The national exams in England and Wales use to be graded like this. At that level I think it might make sense, but for a single class perhaps less so, as there will be variation between classes (e.g. one year happens to be particularly stupid).

I’ve used a few of those. Most often I will add enough points to bring the top grade up to 95% if it wasn’t already. If some of the low grades are very low I will apply a linear function to the grades that raises the lowest grade to 60% and the highest to 95%. I very much like the square root curve, though… and may try it out on this semester’s finals if they need some help.

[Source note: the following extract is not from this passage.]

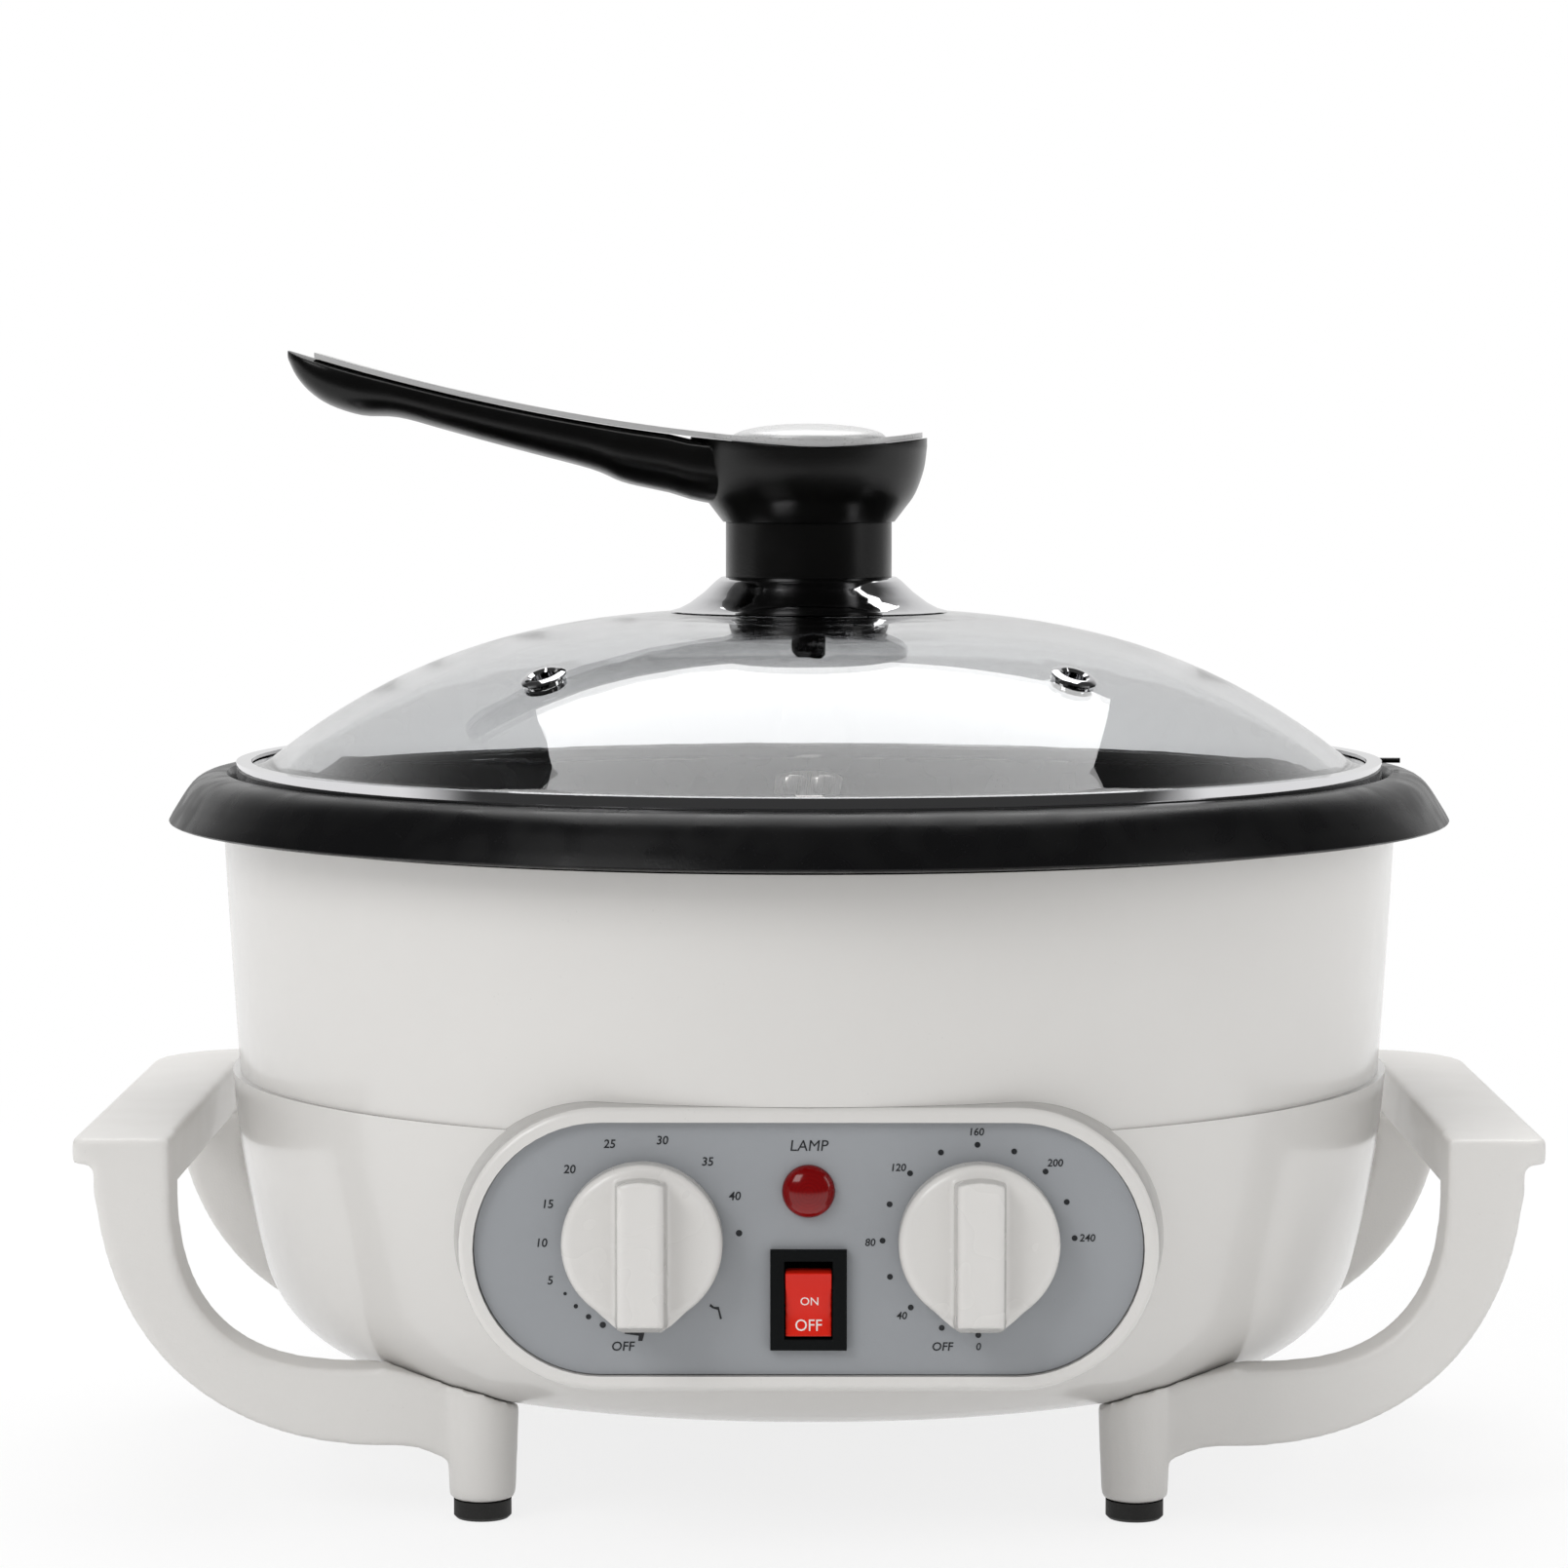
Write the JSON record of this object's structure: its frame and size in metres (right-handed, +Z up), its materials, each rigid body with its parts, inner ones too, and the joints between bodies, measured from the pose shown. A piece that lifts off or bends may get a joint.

In using curves one has to be careful. Are you sure the students comprise a normal distribution? Would Business/English Lit/Anthropology majors, who presumably aren’t highly represented in the class, do as well as pre-med students if they were all required to take it?

I always thought the stairs method was the other way around. The papers that fall the farthest are assumed to be the heaviest (due to more writing or extra pages). They obviously put in more work, so they get the A.

Chris,

Yeah, that makes sense. I just always thought that the best scores should be near the top, both literally and figuratively. The other advantage of the stair method is that you can adjust the median just by throwing with more or less force.

From someone who has never had to grade, and therefore doesn’t care how much work it would be…

You could try a “weight your own grade” twist to really mess with their heads… you get more points for being confident in your correct answers… but only if that *wasn’t* the most popular starred question.

That is, if you’re right you get more points for being confident… but not if it’s an easy question that everybody agrees on. Something about the value of confidence when one is going against popular opinion.

Maybe for a quiz it would be managable.

I wonder if it would make a difference if the students knew it was going to work this way beforehand, and could talk over strategies?

I think that any prof who on principle normalizes to 99% should make it their policy that if a factual error is found in the exam, then it becomes renormalized to 100%.